CHIME is “ … very concerned that the introduction of a two-stage approach for certification will prolong the current instability in the health IT marketplace, which exists because of the unfinalized status of meaningful use and certification regulations,” stated the organization in its comment letter to ONC regarding the Certification process NPRM.
“Above all else, providers need a stable marketplace in which vendors can quickly offer and support implementation of certified products,” the letter continued. “The introduction of two separate certification schemes – one temporary and one permanent – carries a risk of continuing the uncertainty and promoting needless product replacement in the marketplace.”
To mitigate uncertainty, CHIME called for the temporary process to be a provisional or interim one that builds on current certification strategies and is “harmonized” with the eventual permanent certification process.
In its comments, CHIME asserts that the certification process should be the responsibility of the vendor, and that the purpose of certification should be to provide healthcare providers and professionals with assurance that the product they are purchasing can help them achieve meaningful use.
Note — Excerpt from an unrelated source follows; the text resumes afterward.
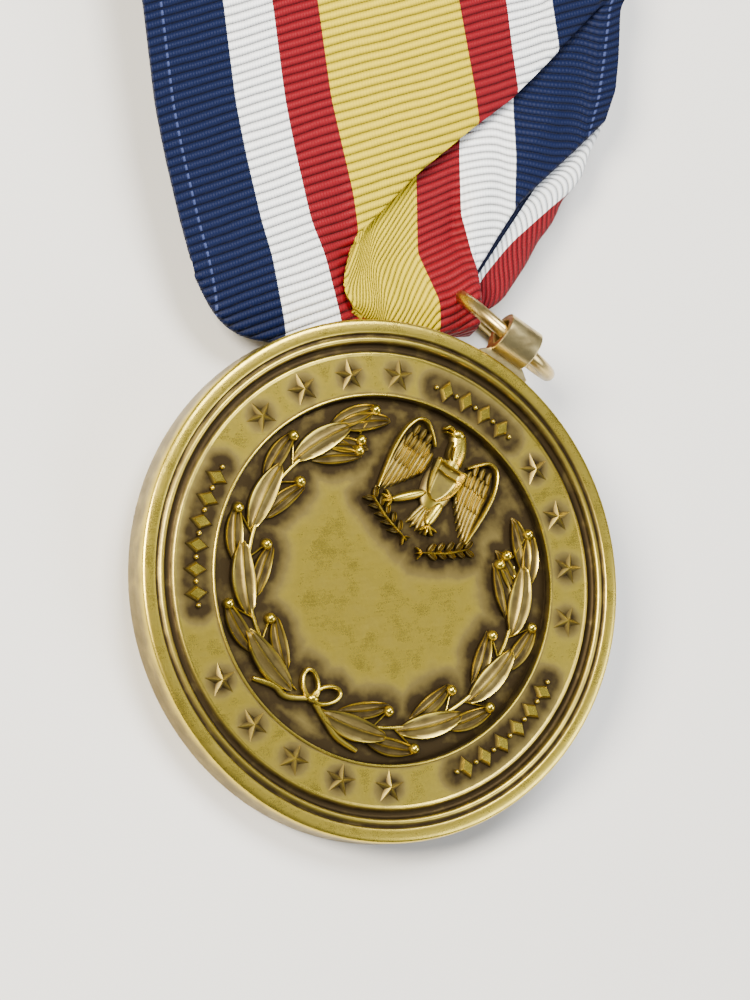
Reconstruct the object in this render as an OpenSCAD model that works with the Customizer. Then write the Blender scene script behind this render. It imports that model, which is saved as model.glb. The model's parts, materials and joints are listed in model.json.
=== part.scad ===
// Military service medal, full size, lying face up.
// A struck bronze disc hangs by a rolled lug and a jump ring from a looped
// ribbon, which a pin-back suspension bar carries at its top.
// +Z is up. +X runs along the bar, and +Y from the ring to the bar.

/* [Disc] */
// diameter of the disc
disc_d = 31.75; // [31:0.25:33]
// thickness of the disc at its rim
disc_t = 2.5; // [2.3:0.1:2.7]
// depth of the round field below the rim
field_depth = 0.75; // [0.6:0.05:0.9]
// height of the stars above their band
star_rise = 0.25; // [0.15:0.05:0.35]
// height of the wreath and the bird above the field
relief_rise = 0.45; // [0.3:0.05:0.55]

/* [Lug and ring] */
// length of the lug's barrel
lug_w = 2.4; // [2.2:0.1:2.6]
// outside radius of the lug's barrel
lug_r = 1.3; // [1.25:0.05:1.35]
// radius of the lug's hole
lug_bore_r = 0.8; // [0.75:0.05:0.85]
// radius of the ring's centre line
ring_r = 3.8; // [3.7:0.05:3.8]
// radius of the ring's wire
wire_r = 0.45; // [0.4:0.05:0.5]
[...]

“Regulations surrounding certification must uphold a clear dichotomy of responsibility – healthcare providers are responsible for meaningfully using electronic health records system and supporting technologies, while vendors of healthcare IT products must ensure their EHR systems meet the certification criteria to support providers in achieving meaningful use,” CHIME writes. “Any certification policy by federal agencies must actively reinforce this division of responsibility.”
In CHIME’s comments, it also calls for more specificity in language to define what constitutes a self-developed EHR. Current wording in the regulation suggests that any complete EHR or EHR module that’s modified by a healthcare provider or a contractor could require certification. CHIME states that EHR products often are adapted or adjusted for a variety of reasons, such as facilitating the exchange of data or to fit specific needs of organizations, and routine adaptations of certified systems should not need to be recertified.
CHIME’s comments also recommend that:
- HIT vendors fully disclose functions for which their products are certified and fully disclose known compatibility issues.
- In the event of a certification body losing its authority to certify products, vendors should have six months to recertify products, and providers should not be penalized for a change in a product’s certified status if they are still able to demonstrate the meaningful use of the technology.